___ DATA BLOCK ___

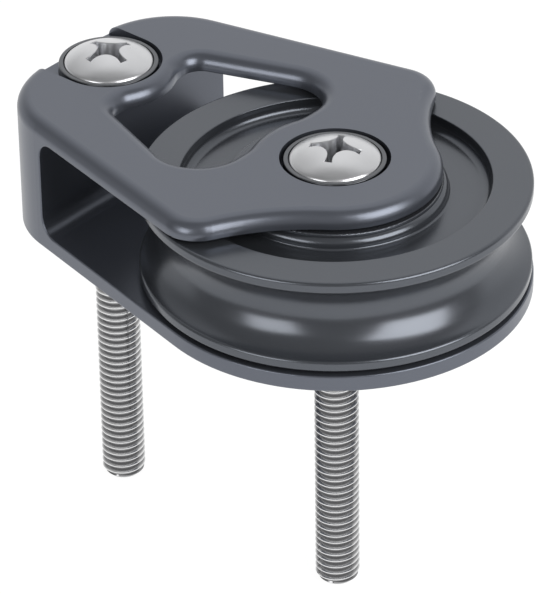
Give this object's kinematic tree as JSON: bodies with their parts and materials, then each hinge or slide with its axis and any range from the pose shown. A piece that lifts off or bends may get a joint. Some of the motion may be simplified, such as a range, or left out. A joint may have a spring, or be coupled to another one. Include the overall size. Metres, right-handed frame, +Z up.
{
  "type": "foot block",
  "caption": "Deck foot block: a grooved sheave turns between a round base and a cheek plate of one metal frame, held down by countersunk screws.",
  "frame": {"origin": "midway between the two screws, on the underside of the base", "axes": "+X from the heel to the sheave, +Y across the frame, +Z up, away from the deck"},
  "size_m": [0.0702, 0.0504, 0.0668],
  "materials": {
    "frame_metal": "satin grey hard anodised",
    "sheave_metal": "satin grey hard anodised",
    "stainless": "polished stainless steel",
    "sleeve_metal": "satin anodised",
    "bearing": "satin dark grey bearing plastic"
  },
  "bodies": {
    "frame": {"frame": "frame_metal", "axle_sleeve": "sleeve_metal", "heel_ferrule": "sleeve_metal", "upper_slip_washer": "bearing", "lower_slip_washer": "bearing", "front_screw": "stainless", "rear_screw": "stainless"},
    "sheave": {"sheave": "sheave_metal", "upper_bush": "bearing", "lower_bush": "bearing"}
  },
  "joints": [
    {"name": "sheave_spin", "type": "hinge", "parent": "frame", "child": "sheave", "pos_m": [0.01925, 0, 0], "axis": [0, 0, 1], "continuous": true}
  ]
}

___

→ **TASK DIRECTIONS**
Write out each line of the data above again, exactly as given.

→ **REPLY TO THE EXERCISE**
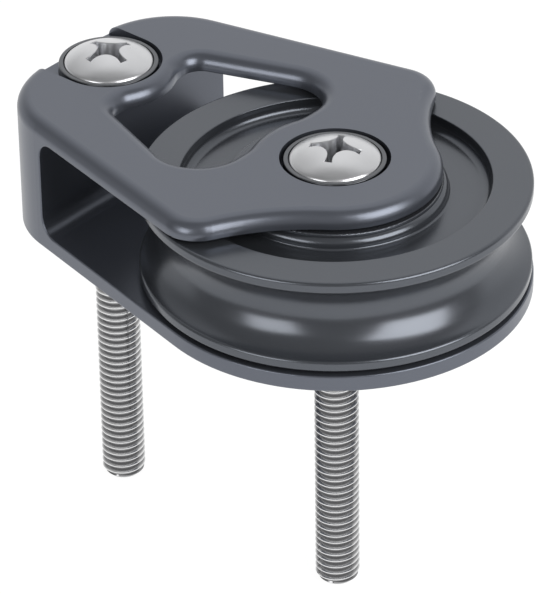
Give this object's kinematic tree as JSON: bodies with their parts and materials, then each hinge or slide with its axis and any range from the pose shown. A piece that lifts off or bends may get a joint. Some of the motion may be simplified, such as a range, or left out. A joint may have a spring, or be coupled to another one. Include the overall size. Metres, right-handed frame, +Z up.
{
  "type": "foot block",
  "caption": "Deck foot block: a grooved sheave turns between a round base and a cheek plate of one metal frame, held down by countersunk screws.",
  "frame": {"origin": "midway between the two screws, on the underside of the base", "axes": "+X from the heel to the sheave, +Y across the frame, +Z up, away from the deck"},
  "size_m": [0.0702, 0.0504, 0.0668],
  "materials": {
    "frame_metal": "satin grey hard anodised",
    "sheave_metal": "satin grey hard anodised",
    "stainless": "polished stainless steel",
    "sleeve_metal": "satin anodised",
    "bearing": "satin dark grey bearing plastic"
  },
  "bodies": {
    "frame": {"frame": "frame_metal", "axle_sleeve": "sleeve_metal", "heel_ferrule": "sleeve_metal", "upper_slip_washer": "bearing", "lower_slip_washer": "bearing", "front_screw": "stainless", "rear_screw": "stainless"},
    "sheave": {"sheave": "sheave_metal", "upper_bush": "bearing", "lower_bush": "bearing"}
  },
  "joints": [
    {"name": "sheave_spin", "type": "hinge", "parent": "frame", "child": "sheave", "pos_m": [0.01925, 0, 0], "axis": [0, 0, 1], "continuous": true}
  ]
}